New Pancreatic Cancer Test Developed by 15 Year Old, Jack Andraka
From the outside, Jack Andraka looks much like any other 16 year old-long, shaggy brown hair and wearing a retainer- but this 16 year old is no average high schooler. In 2012, Jack Andraka, at age 15, won the $75,000 Intel ISEF Gordon E Moore Award for inventing a revolutionary test strip that can detect early stage pancreatic cancer.
The painful and sudden loss of a close family friend, who was like an uncle to him, prompted him to start researching pancreatic cancer. He needed to make sense of his whole emotional struggle and loss. The family friend found out he had pancreatic cancer then passed away six months later. Why was the diagnosis made so late?

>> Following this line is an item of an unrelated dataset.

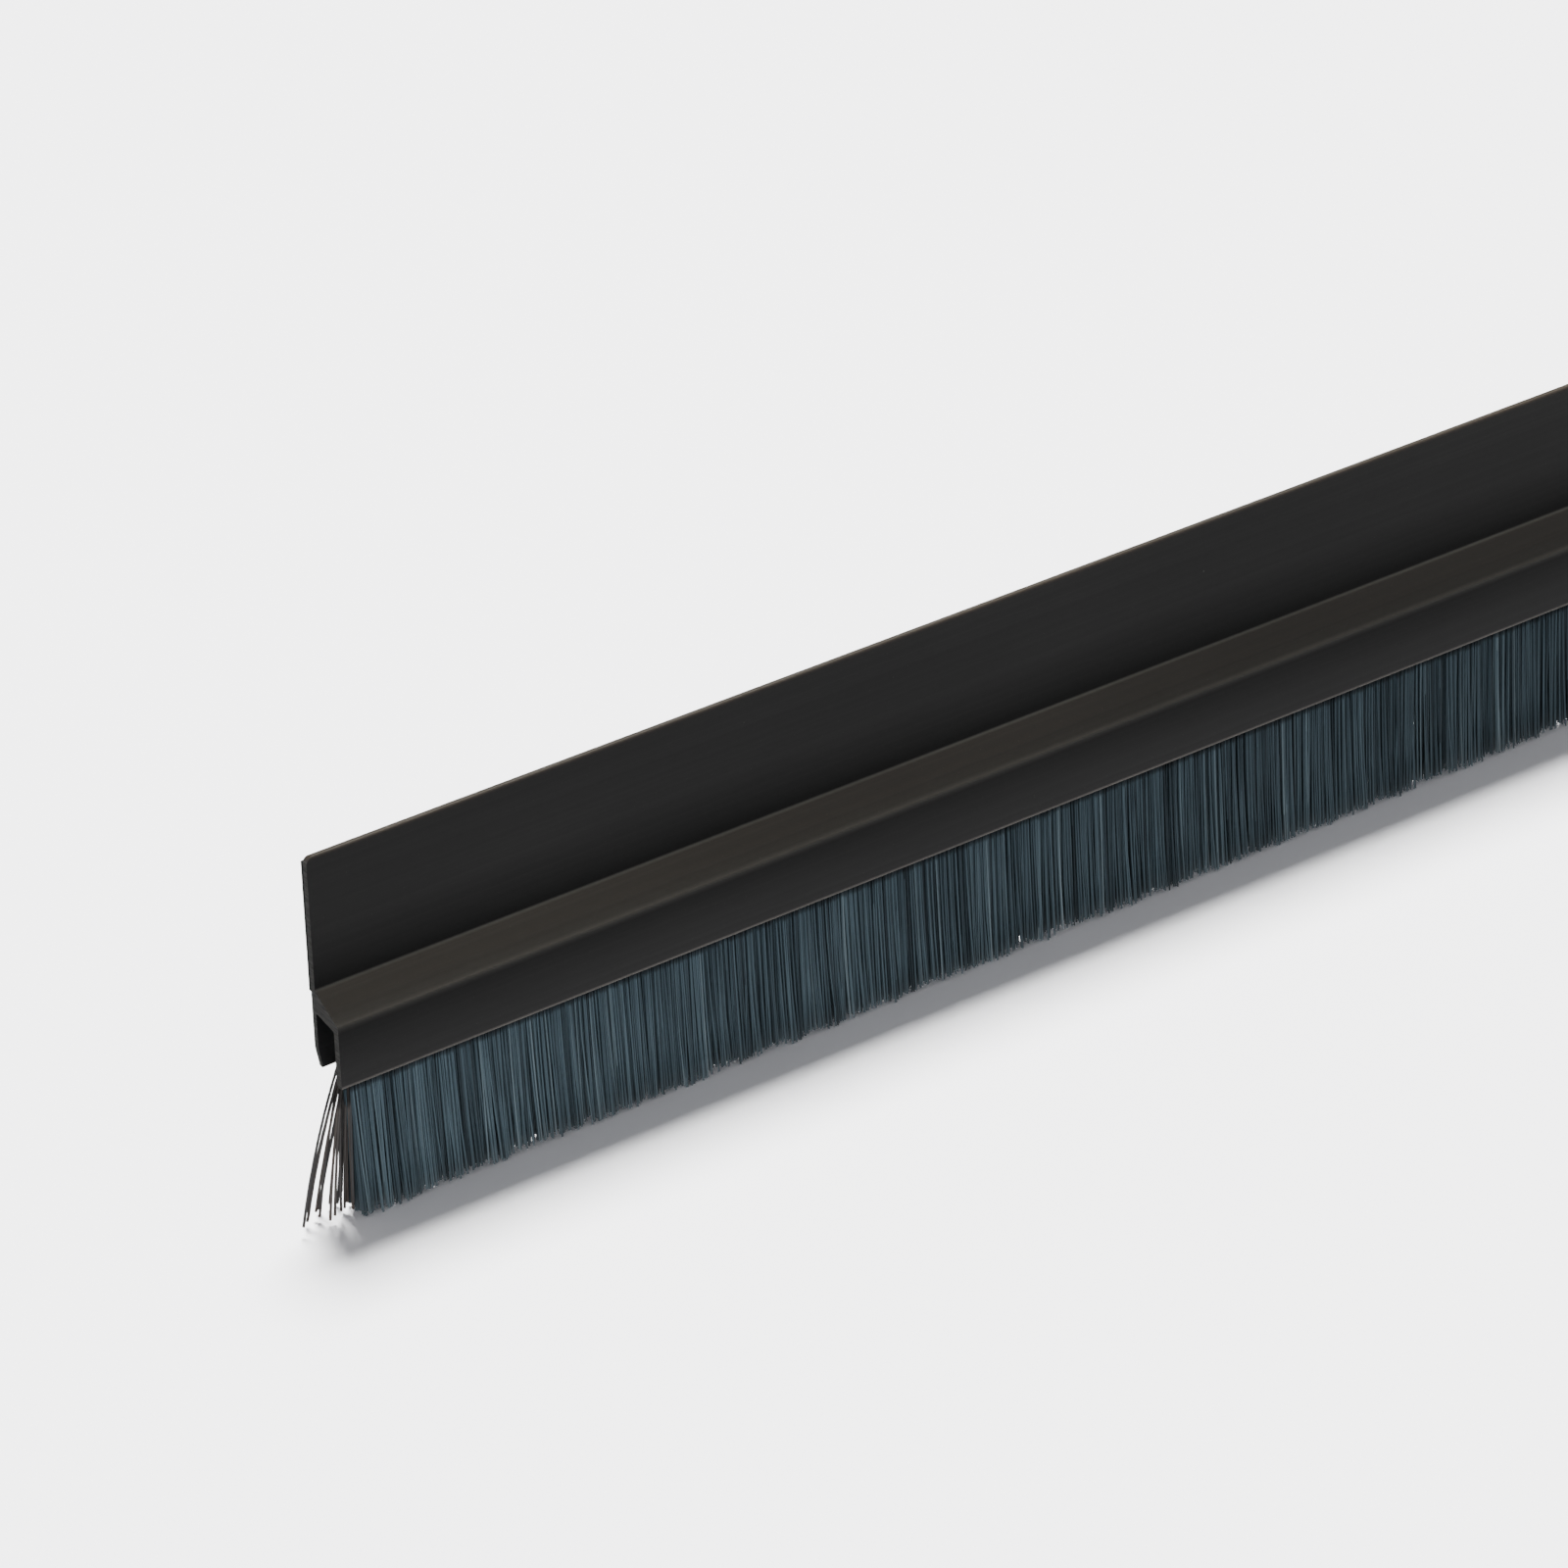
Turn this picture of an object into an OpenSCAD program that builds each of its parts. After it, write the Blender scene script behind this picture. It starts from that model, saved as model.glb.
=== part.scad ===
// Self-adhesive brush door sweep: a plastic carrier strip with a strip brush in its channel.
// The strip runs along X, the door is on the +Y side and +Z is up.
// The origin is the centre of the tape's back face, where the strip sticks to the door.
// Heights with the suffix _h are measured up from the front leg's bottom edge.

/* [Carrier strip] */
// Length of the strip
strip_l = 914; // [300:1:1200]
// Height from the front leg's bottom edge to the flange's top edge
carrier_h = 34.9; // [30:0.1:42]
// Radius of the flange's two top corners
corner_r = 1.2; // [0.5:0.1:3]
// Thickness of the flat flange
flange_t = 1.0; // [0.8:0.1:1.3]
// Thickness of the front leg
front_leg_t = 1.2; // [1:0.1:1.5]
// Thickness of the back leg
back_leg_t = 1.0; // [0.8:0.1:1.3]
// Clear width of the channel between the legs
channel_w = 4.5; // [4.5:0.1:5]

/* [Shelf and channel] */
// Height of the crease where the flange meets the sloped shelf
crease_h = 13.4; // [12.8:0.1:15]
// Height of the shelf's outer edge, above the front leg
shoulder_h = 10.2; // [10:0.1:11]
// Height of the channel's roof at the front leg
roof_front_h = 9.0; // [8.8:0.1:9.2]
// Height of the channel's roof at the back leg
roof_back_h = 9.8; // [9.4:0.1:10]
// How far the back leg stops above the front leg's bottom edge
back_leg_up = 1.2; // [0.8:0.1:1.5]
// Height of the slanted lip at the bottom of the back leg
lip_h = 2.6; // [2.2:0.1:3]
// How far the lip slants into the channel
lip_in = 1.0; // [0.8:0.1:1.1]
// How far the rib inside the front leg stands into the channel
rib_out = 0.6; // [0.4:0.1:0.7]

/* [Mounting tape] */
// Thickness of the foam tape
tape_t = 0.5; // [0.4:0.1:1]
// Width of the foam tape
tape_w = 21; // [16:0.5:22]
// How far the tape stops below the flange's top edge
tape_top_inset = 1; // [0.5:0.1:2]

/* [Strip brush] */
// How far the brush stops short of each end of the carrier
brush_inset = 2.5; // [2:0.1:6]
// Width of the metal backing
backing_w = 4.2; // [4:0.1:4.3]
// Height of the metal backing
backing_h = 5.6; // [5:0.1:5.8]
// Thickness of the backing's sheet metal
backing_t = 0.5; // [0.4:0.05:0.6]
// Height of the backing's bottom edge
backing_bottom_h = 2.7; // [2.6:0.1:2.9]
// Clear width of the backing's crimped mouth
mouth_w = 2.3; // [2.2:0.05:2.4]
// Diameter of the wire that the bristles are folded round
wire_d = 1.2; // [1:0.1:1.3]

/* [Bristles] */
// How far the bristles reach below the front leg's bottom edge
bristle_drop = 22.8; // [15:0.5:40]
// Thickness of the bristle row where it leaves the backing
root_t = 2.0; // [1.8:0.1:2]
// Thickness of the bristle row at its tips
tip_t = 5.2; // [4:0.1:8]
// How far the line that the bristles bend about is below the front leg's bottom edge
bend_drop = 1.2; // [1:0.1:2]
// Number of sections that the bristle row is divided into
section_count = 16; // [6:1:40]

/* [Hidden] */
$fn = 64;

FIXED_NODES = ["carrier_profile", "mounting_tape", "brush_backing", "core_wire", "bristle_roots"];

carrier_color = [0.13, 0.13, 0.135];
tape_color = [0.06, 0.06, 0.06];
steel_color = [0.62, 0.63, 0.64];
bristle_color = [0.22, 0.28, 0.32];

// Height of the origin above the front leg's bottom edge
origin_h = carrier_h - tape_top_inset - tape_w / 2;
// Y of the flange's back face and of the front leg's outer face
back_y = -tape_t;
front_y = back_y - back_leg_t - channel_w - front_leg_t;
// Y of the channel's two walls and of its middle
wall_back_y = back_y - back_leg_t;
wall_front_y = front_y + front_leg_t;
mid_y = (wall_back_y + wall_front_y) / 2;
// Small rounding on the extrusion's outer and inner corners
edge_r = 0.3;
crease_r = 0.6;
shoulder_r = 0.45;
leg_end_r = 0.25;
// The front rib slopes like the lip, so that both hold the backing's crimped edges
rib_top_h = 3.4;
rib_tip_h = 2.2;
rib_bottom_h = 1.8;
rib_r = 0.1;
// The backing's crimp and bend
crimp_h = 1.2;
crimp_r = 0.1;
bend_r = 0.9;
// The bristles' fold round the wire, and its gaps to the backing and to the wire
fold_side_gap = 0.1;
fold_r = backing_w / 2 - backing_t - fold_side_gap;
fold_top_gap = 0.05;
fold_gap = 0.02;
wire_below_top = backing_t + fold_r + fold_top_gap;
// Gap between the moving bristles and their roots, and between neighbouring sections
bend_gap = 0.15;
section_gap = 0.1;
// How far a cutting shape runs past what it cuts
past = 1;

brush_l = strip_l - 2 * brush_inset;
section_l = brush_l / section_count;
bend_h = -bend_drop;
wire_h = backing_bottom_h + backing_h - wire_below_top;

// Name of bristle section i, counted from 1 at the -X end
function section_name(i) = str("bristles_", i < 10 ? "0" : "", i);

// Z of a height above the front leg's bottom edge
function z_of(h) = h - origin_h;

// Points of an arc of radius r that rounds corner b of the path a, b, c
function corner_arc(a, b, c, r, steps = 6) =
    let (
        u = (a - b) / norm(a - b),
        v = (c - b) / norm(c - b),
        half = acos(u * v) / 2,
        centre = b + (u + v) / norm(u + v) * r / sin(half),
        p = b + u * r / tan(half) - centre,
        q = b + v * r / tan(half) - centre,
        start = atan2(p.y, p.x),
        turn = (atan2(q.y, q.x) - start + 540) % 360 - 180
    )
    [for (k = [0:steps]) centre + r * [cos(start + turn * k / steps), sin(start + turn * k / steps)]];

// Outline with rounded corners, from a list of [y, z, radius]
function rounded(pts) =
    let (n = len(pts), flat = [for (p = pts) [p[0], p[1]]])
    [for (i = [0:n - 1])
        each pts[i][2] == 0
            ? [flat[i]]
            : corner_arc(flat[(i + n - 1) % n], flat[i], flat[(i + 1) % n], pts[i][2])];

// A Y-Z section extruded along X from x0 over length l
module along_x(x0, l) {
    translate([x0, 0, 0])
        rotate([90, 0, 90])
            linear_extrude(l)
                children();
}

// Section of the carrier: flange, sloped shelf, front leg, channel and back leg with its lip
module carrier_section() {
    polygon(rounded([
        [back_y, z_of(carrier_h), edge_r],
        [back_y, z_of(back_leg_up + lip_h), leg_end_r],
        [back_y - lip_in, z_of(back_leg_up), leg_end_r],
        [wall_back_y - lip_in, z_of(back_leg_up), leg_end_r],
        [wall_back_y, z_of(back_leg_up + lip_h), leg_end_r],
        [wall_back_y, z_of(roof_back_h), edge_r],
        [wall_front_y, z_of(roof_front_h), edge_r],
        [wall_front_y, z_of(rib_top_h), 0],
        [wall_front_y + rib_out, z_of(rib_tip_h), rib_r],
        [wall_front_y, z_of(rib_bottom_h), 0],
        [wall_front_y, z_of(0), leg_end_r],
        [front_y, z_of(0), leg_end_r],
        [front_y, z_of(shoulder_h), shoulder_r],
        [back_y - flange_t, z_of(crease_h), crease_r],
        [back_y - flange_t, z_of(carrier_h), edge_r]
    ]));
}

// Front view of the strip, with the flange's top corners rounded
module front_view() {
    half = strip_l / 2;
    translate([-half, z_of(-past)])
        square([strip_l, carrier_h + past - corner_r]);
    translate([-half + corner_r, z_of(carrier_h) - 2 * corner_r])
        square([strip_l - 2 * corner_r, 2 * corner_r]);
    for (side = [-1, 1])
        translate([side * (half - corner_r), z_of(carrier_h) - corner_r])
            circle(corner_r);
}

module carrier_profile() {
    color(carrier_color)
        intersection() {
            along_x(-strip_l / 2, strip_l) carrier_section();
            rotate([90, 0, 0])
                linear_extrude(past - front_y)
                    front_view();
        }
}

module mounting_tape() {
    color(tape_color)
        translate([-strip_l / 2, back_y, -tape_w / 2])
            cube([strip_l, tape_t, tape_w]);
}

// Crimped steel channel that grips the folded bristles
module brush_backing() {
    top = z_of(backing_bottom_h + backing_h);
    bottom = z_of(backing_bottom_h);
    half = backing_w / 2;
    inner = half - backing_t;
    inner_r = bend_r - backing_t;
    color(steel_color)
        along_x(-brush_l / 2, brush_l)
            translate([mid_y, 0])
                polygon(rounded([
                    [-half, top, bend_r],
                    [-half, bottom + crimp_h, 0],
                    [-mouth_w / 2 - backing_t, bottom, crimp_r],
                    [-mouth_w / 2, bottom, crimp_r],
                    [-inner, bottom + crimp_h, 0],
                    [-inner, top - backing_t, inner_r],
                    [inner, top - backing_t, inner_r],
                    [inner, bottom + crimp_h, 0],
                    [mouth_w / 2, bottom, crimp_r],
                    [mouth_w / 2 + backing_t, bottom, crimp_r],
                    [half, bottom + crimp_h, 0],
                    [half, top, bend_r]
                ]));
}

module core_wire() {
    color(steel_color)
        translate([-brush_l / 2, mid_y, z_of(wire_h)])
            rotate([0, 90, 0])
                cylinder(h = brush_l, d = wire_d);
}

// The bristles' folded tops, from the wire down to the line that they bend about
module bristle_roots() {
    color(bristle_color)
        along_x(-brush_l / 2, brush_l)
            difference() {
                union() {
                    translate([mid_y, z_of(wire_h)])
                        circle(fold_r);
                    translate([mid_y - root_t / 2, z_of(bend_h)])
                        square([root_t, wire_h - bend_h]);
                }
                translate([mid_y, z_of(wire_h)])
                    circle(wire_d / 2 + fold_gap);
                translate([mid_y, z_of(bend_h)])
                    circle(root_t / 2 + bend_gap);
            }
}

// One section of the free bristles, with a round top on the line that it bends about
module bristle_section(i) {
    color(bristle_color)
        along_x(-brush_l / 2 + (i - 1) * section_l + section_gap / 2, section_l - section_gap)
            translate([mid_y, z_of(bend_h)]) {
                circle(root_t / 2);
                polygon([
                    [-root_t / 2, 0],
                    [-tip_t / 2, bend_drop - bristle_drop],
                    [tip_t / 2, bend_drop - bristle_drop],
                    [root_t / 2, 0]
                ]);
            }
}

carrier_profile();
mounting_tape();
brush_backing();
core_wire();
bristle_roots();
for (i = [1:section_count])
    bristle_section(i);
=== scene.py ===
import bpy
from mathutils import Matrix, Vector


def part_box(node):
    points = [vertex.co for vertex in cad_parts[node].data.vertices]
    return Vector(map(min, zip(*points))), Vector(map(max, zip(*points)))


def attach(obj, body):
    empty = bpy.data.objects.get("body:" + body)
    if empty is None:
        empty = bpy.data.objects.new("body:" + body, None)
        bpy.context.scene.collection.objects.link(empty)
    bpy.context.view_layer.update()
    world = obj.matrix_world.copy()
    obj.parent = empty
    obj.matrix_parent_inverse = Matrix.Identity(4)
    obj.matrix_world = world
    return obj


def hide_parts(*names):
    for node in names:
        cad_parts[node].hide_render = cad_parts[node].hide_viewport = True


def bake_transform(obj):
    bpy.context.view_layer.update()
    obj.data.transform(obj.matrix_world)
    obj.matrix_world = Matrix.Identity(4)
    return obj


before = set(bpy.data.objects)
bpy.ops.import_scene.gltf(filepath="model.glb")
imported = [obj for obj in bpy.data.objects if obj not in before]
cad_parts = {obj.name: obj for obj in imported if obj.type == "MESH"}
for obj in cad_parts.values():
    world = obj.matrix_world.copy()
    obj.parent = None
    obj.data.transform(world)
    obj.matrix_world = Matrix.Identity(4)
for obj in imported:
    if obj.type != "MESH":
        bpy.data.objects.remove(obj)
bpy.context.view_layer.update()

import math

import bpy
import numpy as np
from mathutils import Matrix, Vector

MM = 0.001

# Places read from the frame, in metres
carrier_lo, carrier_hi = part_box("carrier_profile")
backing_lo, backing_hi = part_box("brush_backing")
wire_lo, wire_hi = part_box("core_wire")
leg_bottom = carrier_lo.z
mid_y = (wire_lo.y + wire_hi.y) / 2
wire_z = (wire_lo.z + wire_hi.z) / 2
wire_r = (wire_hi.z - wire_lo.z) / 2
section_names = sorted(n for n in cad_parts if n.startswith("bristles_"))
tip_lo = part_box(section_names[0])[0].z

# Camera: left of the sweep and above it, aimed at its left end. Angles are in degrees
CAMERA_AZIMUTH, CAMERA_ELEVATION, CAMERA_ROLL = 34.69, 31.22, -1.26
CAMERA_DISTANCE = 0.9197
CAMERA_LENS, CAMERA_SENSOR = 148.4, 36
CAMERA_CLIP = (0.01, 50)
AIM_FROM_LEFT, AIM_ABOVE_LEG = 75.5 * MM, 22.0 * MM


def make_camera():
    """The camera, turned to face the aim from its azimuth and elevation, and rolled about its view."""
    az, el, roll = (math.radians(a) for a in (CAMERA_AZIMUTH, CAMERA_ELEVATION, CAMERA_ROLL))
    look = Vector((math.cos(el) * math.sin(az), math.cos(el) * math.cos(az), -math.sin(el)))
    right = Vector((math.cos(az), -math.sin(az), 0))
    up = right.cross(look)
    turned_right = right * math.cos(roll) + up * math.sin(roll)
    turned_up = up * math.cos(roll) - right * math.sin(roll)
    aim = Vector((carrier_lo.x + AIM_FROM_LEFT, carrier_lo.y, leg_bottom + AIM_ABOVE_LEG))
    data = bpy.data.cameras.new("camera")
    data.lens = CAMERA_LENS
    data.sensor_width = CAMERA_SENSOR
    data.clip_start, data.clip_end = CAMERA_CLIP
    cam = bpy.data.objects.new("camera", data)
    turn = Matrix((turned_right, turned_up, -look)).transposed().to_4x4()
    cam.matrix_world = Matrix.Translation(aim - look * CAMERA_DISTANCE) @ turn
    bpy.context.scene.collection.objects.link(cam)
    bpy.context.scene.camera = cam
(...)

Andraka admits that his research would not be possible without the internet, and so, he resorted to Googling his way through the facts. He quickly found the startling statistics on pancreatic cancer- 5.5% of patients with a pancreatic cancer diagnosis will survive 5 years. Andraka also found that because of late detection 85% of pancreatic cancer patients will only survive 2 years. Reasons for such poor detection rates of pancreatic cancer lie largely in the lack of symptoms or that symptoms can easily be explained away as other illnesses- like abdominal pain, fatigue, unexplained weight loss, depression, and/or loss of appetite.
Devising A Plan
Andraka needed a method of early detection that was simple, inexpensive, minimally invasive, and effective. He had learned that the existing method of testing for pancreatic cancer was 60 years old, noting that this test’s age is so exorbitant that even his father is younger. Andraka also found that the current “gold standard” of pancreatic testing was cost-prohibitive, at nearly $800 per test. Not surprisingly, this test was barely ever ordered because pancreatic cancer could go easily undetected until very late stage determinations were made. Lastly, this testing method’s efficacy was quite poor, missing 30% of the diagnosis of pancreatic cancers.
The first step to creating a test for pancreatic cancer was to find a protein that is detected at higher levels in pancreatic cancer positive patients. Of the 8,000 proteins he had to choose from, he was on the verge of giving in when around the 4,000th protein, he came upon Mesothelin. Mesothelin is a protein that is over-extracted in cases of pancreatic cancer.
The next step involved testing methods for Mesothelin. As he sat in freshman Biology class, a particularly un-creative place according to Andraka, he began reading an article on carbon nanotubes. Carbon nanotubes are minuscule tubes of carbon, and Andraka posited that utilizing antibodies with these nanotubes would enable the detection of Mesothelin and ultimately, pancreatic cancer.
Realization To Reality
Andraka knew that he couldn’t get much further with his testing on his kitchen countertop or basement lab and that he needed to find real lab space. He contacted 200 researchers in an attempt to find space with their facilities. He received 199 rejections and some of them even furthered the rejection by citing weaknesses in his hypothesis and methodical flaws. He did, however, get a “maybe” from one professor at Johns Hopkins who offered him the chance to discuss and possibly win some lab space. The process of interviewing with many researchers and students was grueling and quite eye-opening but he managed to get in nonetheless.
His test, which started off using coffee filters, can take 1/6 a drop of blood to run, so it is minimally invasive. The test takes 5 minutes for processing, making it 168 times faster than conventional methods. Andraka’s test costs about $0.03 to run which is 26,000 times LESS expensive than the current “go-to” testing procedure and his sensor strip is 400 times more sensitive.
Andraka has spoken at several TED events, sharing his incredible knowledge with many people. We have one of these TED talks below for your viewing.
Andraka’s test is in the patent process and will not be available to markets for years, despite the numerous contacts he has had for supplies of his test strip. The sensor strip he has developed has limitless applications because of the way it detects proteins. There may be future tests using Andraka’s test sensor for other cancers, HIV, or for treating drug resistances.
Seeing as how Andraka is only 16 and he has the world wide web at his research savvy fingertips, most are suspect that Jack Andraka will be impacting science in many ways in the future. For now, his pancreatic cancer detection contribution will make an indelible mark on science and the practice of gastroenterology.